'He's a Liar!': For Some Reason, ESPN is Trying to Start a War With Drake Maye. Which Confirms the Patriots are Officially BACK, Baby!
With everything going so preposterously good in New England, Mike Vrabel's rebuild being so ridiculously ahead of schedule, and Drake Maye becoming an elite quarterback faster than anyone could've predicted, it's been hard to gauge exactly when we could say the franchise that dominated the landscape for two entire decades can be declared officially BACK.

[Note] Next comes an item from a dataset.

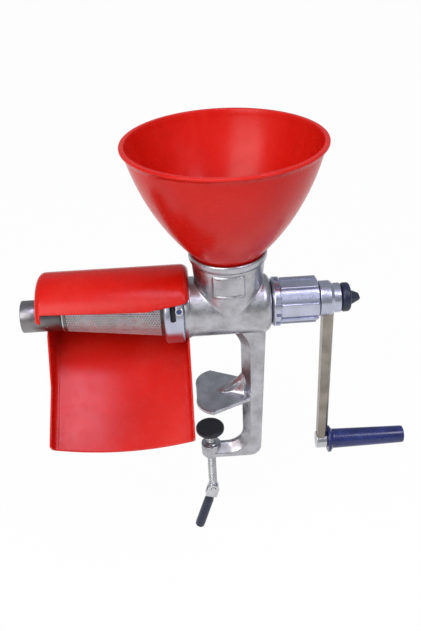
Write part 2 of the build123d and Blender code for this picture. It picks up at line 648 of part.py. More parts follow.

This is, after all a region that measures success one Duckboat parade at a time. Plus, we're not used to seeing our team celebrated from sea to shining sea. The last time the Patriots were a media darling, they still had that New Dynasty smell in the interior and very few miles on the engine. The team wasted no time dying a hero and lived long enough to see itself become the villain. Which we came to embrace.
So getting all the positive attention they have been has been a little unsettling. I mean, if they weren't being feared and loathed the way we're used to, it's felt like they weren't really being respected. Sure, there was an opposing coach accusing them of cheating. And a Boston media member accusing them of cheating by saying he's not accusing them of cheating. So those were positive signs.
But there's no surer evidence that we're witnessing the birth of Dynasty 2.0 like ESPN declaring war on the franchise quarterback.
It began, as it did back in the day, with everything the Patriots have accomplished being questioned and rendered meaningless. This time, by a former Patriot:
Which is a little awkward, since Maye is on record as saying he grew up idolizing Cam Newton and even did his "Superman" celebration earlier this year:
Never meet your heroes.
Inevitably, Maye was asked about it, and refused to take the cheese on a comment by a media member that has nothing to do with trying to win a 10th straight game in Cincinnati Sunday:
… worry about we think and what my teammates think. People are going to have different opinions. I’m just going out there on Sunday and worrying about ourselves.”
Which in my unhumble opinion, is the perfect answer. Exactly what you'd hope for out of the face of your franchise. To say laser-focused on what matters, and not expend any energy getting drawn into a useless, irrelevant argument with someone outside the walls of the building. That's textbook stuff. The top of the syllabus in Handling the Media 101. Even if the media you're handling is your boyhood hero.
But it would appear that first sentence struck a nerve at ESPN. Claiming you don't know the schedule of every "personality" with a mic clipped to their lapel is a line one does not cross at the World Wide Leader:
So it's war, then.
We are fucking BACK, indeed!
Thanks, Stephen A.! We needed this.
This is the stuff I've missed. The smugness. The arrogance. The self-righteous indignation from the media gatekeepers. Happy days are here again. Let the good times, roll.
Imagine being so self-possessed, so deep inside the bunker in Bristol, that you think every athlete in America has your morning show schedule memorized. The last I checked, Drake Maye has a day job. He's not at a frat house in Chapel Hill, getting up at the crack of 10:30 and Waking & Baking to whatever inane dreck ESPN is spewing in its midday. My guess is he's lifting, sitting in position meetings and breaking down film, not on the couch riveted what Greenie and Rex Ryan are chattering on about.
Even more to the point, Maye is 23 years old. And this isn't 1995. ESPN lost its stranglehold on his demo about 10 million "MJ or Lebron?" segments ago. The numbers don't lie. The viewership is a fraction of what it once was. Neither do all the ads for Reverse Mortgages and William Devane saying you should put your savings into reliable precious metals. There's no earthly reason for a guy who grew up with a rectangle in his pocket that can give him all the scores, stats and news instantaneously to tune into basic cable at some appointed hour to hear what Cam Newton thinks about stuff.
"Liar?" Stephen A. Smith calls Drake Maye "a liar" for not knowing what show Newton appears on? If you polled the public - hell, if you polled the specific demo of athletes he's referring to - and asked them to correctly identify where and when Newton appears on that network, what percentage do you think would guess right? Better yet, ask them to name three weekday shows that aren't SportsCenter, and what do you think those numbers would look like? Because if they're in the double digits, then everything I know is wrong.
Liar, my ass. The only lies being told here are that the Patriots accomplishments this season don't count because of the schedule, and that anyone gives a tuppenny fuck what's said on that once proud network any more.